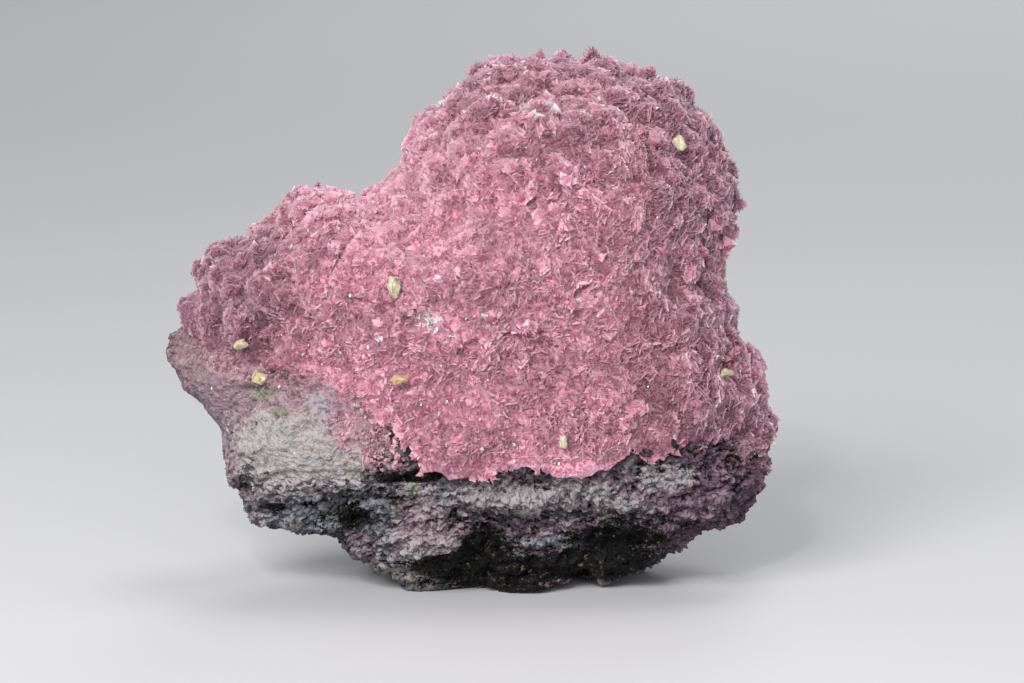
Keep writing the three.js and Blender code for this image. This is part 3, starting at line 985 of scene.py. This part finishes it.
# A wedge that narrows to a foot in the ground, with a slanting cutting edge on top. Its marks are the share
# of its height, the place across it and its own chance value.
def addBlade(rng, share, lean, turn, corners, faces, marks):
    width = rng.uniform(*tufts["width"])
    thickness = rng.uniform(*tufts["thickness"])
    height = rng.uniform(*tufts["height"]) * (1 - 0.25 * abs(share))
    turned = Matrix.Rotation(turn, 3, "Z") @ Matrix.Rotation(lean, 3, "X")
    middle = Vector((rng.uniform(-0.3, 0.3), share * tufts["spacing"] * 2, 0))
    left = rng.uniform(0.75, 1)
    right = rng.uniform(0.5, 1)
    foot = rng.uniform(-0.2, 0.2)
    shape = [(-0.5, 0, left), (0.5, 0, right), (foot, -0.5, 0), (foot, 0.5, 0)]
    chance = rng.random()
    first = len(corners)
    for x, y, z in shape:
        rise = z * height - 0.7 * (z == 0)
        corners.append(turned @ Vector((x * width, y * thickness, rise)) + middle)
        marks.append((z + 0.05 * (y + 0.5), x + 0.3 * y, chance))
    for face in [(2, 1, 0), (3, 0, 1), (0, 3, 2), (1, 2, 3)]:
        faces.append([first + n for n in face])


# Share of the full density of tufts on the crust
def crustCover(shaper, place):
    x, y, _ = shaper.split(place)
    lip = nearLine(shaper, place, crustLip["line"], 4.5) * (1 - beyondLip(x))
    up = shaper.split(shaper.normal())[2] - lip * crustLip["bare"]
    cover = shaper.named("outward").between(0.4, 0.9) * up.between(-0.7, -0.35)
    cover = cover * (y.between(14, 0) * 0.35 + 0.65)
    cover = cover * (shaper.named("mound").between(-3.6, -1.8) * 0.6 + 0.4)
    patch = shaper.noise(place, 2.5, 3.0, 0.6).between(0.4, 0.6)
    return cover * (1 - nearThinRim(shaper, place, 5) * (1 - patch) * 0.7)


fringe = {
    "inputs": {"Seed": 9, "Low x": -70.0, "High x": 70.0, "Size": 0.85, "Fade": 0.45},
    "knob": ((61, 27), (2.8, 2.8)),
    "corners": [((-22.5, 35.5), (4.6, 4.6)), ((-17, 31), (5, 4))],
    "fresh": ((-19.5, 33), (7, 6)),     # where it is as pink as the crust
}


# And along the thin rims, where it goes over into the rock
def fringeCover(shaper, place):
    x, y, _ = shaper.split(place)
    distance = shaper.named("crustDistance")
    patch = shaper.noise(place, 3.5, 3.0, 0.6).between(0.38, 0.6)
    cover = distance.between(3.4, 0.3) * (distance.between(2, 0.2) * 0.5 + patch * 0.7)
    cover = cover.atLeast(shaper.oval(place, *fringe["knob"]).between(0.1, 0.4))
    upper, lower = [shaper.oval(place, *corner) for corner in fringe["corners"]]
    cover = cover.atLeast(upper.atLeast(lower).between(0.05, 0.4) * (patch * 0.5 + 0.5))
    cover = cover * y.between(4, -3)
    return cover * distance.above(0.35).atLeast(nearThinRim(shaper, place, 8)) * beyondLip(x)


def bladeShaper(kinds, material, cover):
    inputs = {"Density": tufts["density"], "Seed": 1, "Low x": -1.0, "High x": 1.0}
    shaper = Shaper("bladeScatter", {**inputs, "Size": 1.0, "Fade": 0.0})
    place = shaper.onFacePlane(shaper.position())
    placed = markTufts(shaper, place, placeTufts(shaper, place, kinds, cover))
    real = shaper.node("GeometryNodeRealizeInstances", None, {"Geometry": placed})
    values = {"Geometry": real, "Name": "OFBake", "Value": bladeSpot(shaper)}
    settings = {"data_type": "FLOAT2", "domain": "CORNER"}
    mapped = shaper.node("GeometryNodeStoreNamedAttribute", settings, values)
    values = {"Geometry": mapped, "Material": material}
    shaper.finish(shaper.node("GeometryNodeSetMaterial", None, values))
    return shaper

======

### REQUIRED TASK
Output every line above without altering anything.

### FINAL RESULT
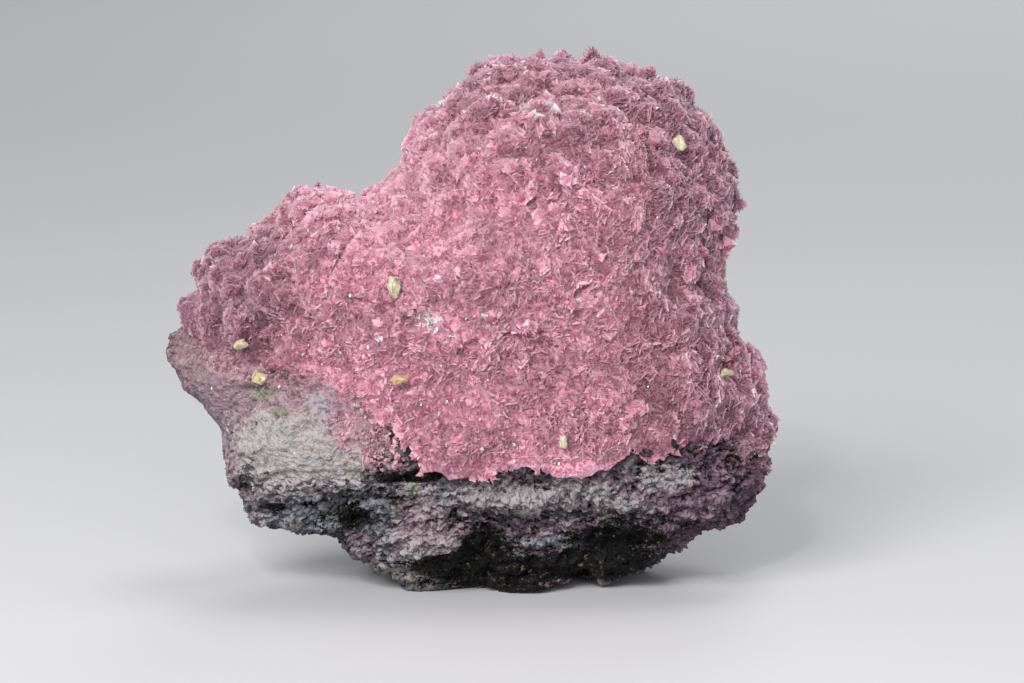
Keep writing the three.js and Blender code for this image. This is part 3, starting at line 985 of scene.py. This part finishes it.
# A wedge that narrows to a foot in the ground, with a slanting cutting edge on top. Its marks are the share
# of its height, the place across it and its own chance value.
def addBlade(rng, share, lean, turn, corners, faces, marks):
    width = rng.uniform(*tufts["width"])
    thickness = rng.uniform(*tufts["thickness"])
    height = rng.uniform(*tufts["height"]) * (1 - 0.25 * abs(share))
    turned = Matrix.Rotation(turn, 3, "Z") @ Matrix.Rotation(lean, 3, "X")
    middle = Vector((rng.uniform(-0.3, 0.3), share * tufts["spacing"] * 2, 0))
    left = rng.uniform(0.75, 1)
    right = rng.uniform(0.5, 1)
    foot = rng.uniform(-0.2, 0.2)
    shape = [(-0.5, 0, left), (0.5, 0, right), (foot, -0.5, 0), (foot, 0.5, 0)]
    chance = rng.random()
    first = len(corners)
    for x, y, z in shape:
        rise = z * height - 0.7 * (z == 0)
        corners.append(turned @ Vector((x * width, y * thickness, rise)) + middle)
        marks.append((z + 0.05 * (y + 0.5), x + 0.3 * y, chance))
    for face in [(2, 1, 0), (3, 0, 1), (0, 3, 2), (1, 2, 3)]:
        faces.append([first + n for n in face])


# Share of the full density of tufts on the crust
def crustCover(shaper, place):
    x, y, _ = shaper.split(place)
    lip = nearLine(shaper, place, crustLip["line"], 4.5) * (1 - beyondLip(x))
    up = shaper.split(shaper.normal())[2] - lip * crustLip["bare"]
    cover = shaper.named("outward").between(0.4, 0.9) * up.between(-0.7, -0.35)
    cover = cover * (y.between(14, 0) * 0.35 + 0.65)
    cover = cover * (shaper.named("mound").between(-3.6, -1.8) * 0.6 + 0.4)
    patch = shaper.noise(place, 2.5, 3.0, 0.6).between(0.4, 0.6)
    return cover * (1 - nearThinRim(shaper, place, 5) * (1 - patch) * 0.7)


fringe = {
    "inputs": {"Seed": 9, "Low x": -70.0, "High x": 70.0, "Size": 0.85, "Fade": 0.45},
    "knob": ((61, 27), (2.8, 2.8)),
    "corners": [((-22.5, 35.5), (4.6, 4.6)), ((-17, 31), (5, 4))],
    "fresh": ((-19.5, 33), (7, 6)),     # where it is as pink as the crust
}


# And along the thin rims, where it goes over into the rock
def fringeCover(shaper, place):
    x, y, _ = shaper.split(place)
    distance = shaper.named("crustDistance")
    patch = shaper.noise(place, 3.5, 3.0, 0.6).between(0.38, 0.6)
    cover = distance.between(3.4, 0.3) * (distance.between(2, 0.2) * 0.5 + patch * 0.7)
    cover = cover.atLeast(shaper.oval(place, *fringe["knob"]).between(0.1, 0.4))
    upper, lower = [shaper.oval(place, *corner) for corner in fringe["corners"]]
    cover = cover.atLeast(upper.atLeast(lower).between(0.05, 0.4) * (patch * 0.5 + 0.5))
    cover = cover * y.between(4, -3)
    return cover * distance.above(0.35).atLeast(nearThinRim(shaper, place, 8)) * beyondLip(x)


def bladeShaper(kinds, material, cover):
    inputs = {"Density": tufts["density"], "Seed": 1, "Low x": -1.0, "High x": 1.0}
    shaper = Shaper("bladeScatter", {**inputs, "Size": 1.0, "Fade": 0.0})
    place = shaper.onFacePlane(shaper.position())
    placed = markTufts(shaper, place, placeTufts(shaper, place, kinds, cover))
    real = shaper.node("GeometryNodeRealizeInstances", None, {"Geometry": placed})
    values = {"Geometry": real, "Name": "OFBake", "Value": bladeSpot(shaper)}
    settings = {"data_type": "FLOAT2", "domain": "CORNER"}
    mapped = shaper.node("GeometryNodeStoreNamedAttribute", settings, values)
    values = {"Geometry": mapped, "Material": material}
    shaper.finish(shaper.node("GeometryNodeSetMaterial", None, values))
    return shaper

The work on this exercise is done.